Hunting the Perfect Cinder Cone

Fourteen volcanoes, eleven active; add one colonial city, with a clutch of pueblos and you have the makings of a ‘Ruta del Significant Somthing’.  What’s pleasing about this touristic designation is that there actually is some physical presence on the ground to substantiate the Tourist Secretariat’s grandiose claims.  We’ve ridden a few of these designations, often ‘Rutas del Intoxicants’, where there’s been little evidence, merely token patches of grapes or some gesture of a cactus agave; whilst others are just plain enigmatic creations, like ‘Roads of the Heart’ or ‘Route of the The Sun’.

‘Ruta Colonial y Los Volcanes’ starts with that fishing launch and a hot black sand beach, backed by Volcán Cosiguina, a long, swaybacked hill that harbours a crater lake but doesn’t meet my expectation of ‘Volcano’, be that living or sleeping.

So the search is on.

Early morning. Woodsmoke suffusing the still air, an empty gravel track, our tyres hunting the smooth line, being overtaken by the very occasional motorbike and the hourly service bus that connects our arrival shore and it’s fisherman’s shacks with the rest of Nicaragua. It’s ‘hard-tack’ dry country that serves as yet another differing, unique initial signature to a new country.

Yet again I’m struck by the fact that these small countries were, for three centuries, Spain’s dominions, then followed just five years as one single independent nation, only to fracture apart along the borders that still exist today. Still, they would have had that common history, heritage, language, and yet they are so diverse. I might have expected that drifting down the Central Americas’ spine that each border hop would be a moment of frenetic activity, followed by an immediate return to ‘same’, back to that which had gone before.

Not So.

Eventually our reverie of silent solitude is shattered when a major road intercedes, an incision that fortunately coincides with a segregated cycle lane. The cycle being more commonly the trike taxi, rather than the wide loaded gringo tourer and so makes for interesting passing; for lane discipline and correct direction of travel is an optional extra.

A series of volcanic hills lie to our left, but none fit the desired Fuji-esque standard.

So the cinder cone search continues.

Then we reach the shores of Lake Managua; and there, across an interruption of grazing stock, banana plantation or dry tropical forest, is a perfect cinder-cone volcano. Volcán Momotombo. Aesthetically pleasing , symmetrically perfect. It even has a steam-plume.

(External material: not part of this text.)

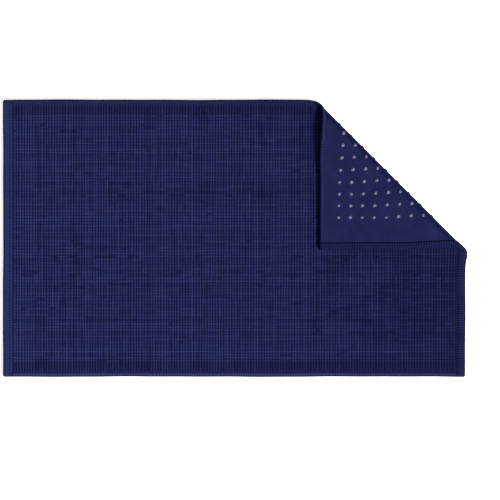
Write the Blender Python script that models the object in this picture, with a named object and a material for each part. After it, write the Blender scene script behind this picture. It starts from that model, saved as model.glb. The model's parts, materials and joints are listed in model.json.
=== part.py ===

Lago Cocobolca (aka: Lake Nicaragua) will follow and it too has its iconic cone, this time in the conical shape of Volcán Conception. And to prove it’s ‘interestingly active’ status, gives a grumble and burps some ash, which discolours the constantly recurring lenticular cloud on its summit.

Volcán Conception is an island, 30,000 people live under its slopes and as an island with that population, there is of course a ferry service. And where ferries go we need to follow. A day trip to circumnavigate the perfect volcano can’t be missed. We’ve been assured that there is a road right around it, reassured that cars can drive at fifty miles an hour right around it; this from an expat Confederate Flag-flying hotelier who’s lived in the area for seven years.

Standing at the bow as the craft pitches it’s way towards the island mountain, rolling through swells that come in two differing directions, neither of which match with the gusting winds also moving in yet another two differing directions. A complicated chop of water; a complicated weather system that looks to be replicated on the upper slopes. Clouds are constantly forming, then dissolving only to reform again, a roiling mass of atmospherics, that will just as suddenly spawn a solitary cloud that drifts casually away, slowly breaking up in a vast blue expanse.

A cloud-caster, weather-maker mountain.

Maybe there’s something Zen Buddhist in this search for the perfect mountain, for we cycle Conception’s girth: anti-clockwise, once only, not the seven that a stupa’s veneration would require. Still there’s a degree of pleasurable satisfaction, a privilege to watch it transform through out the day as it throws off its nighttime vaporous mantle, to see it from all its changing, always identical silhouettes. For I no longer have that consuming need to see the mountain from its summit, no longer needing to gather it’s ‘tick’, happy to be in it, rather than on top of it.

(As for our circumnavigation road, a little over half is ‘crete monoblock; the rest is a rubble of volcanic scoria, soft sand and polished river stone over which the sporadic traffic skitters at walking pace).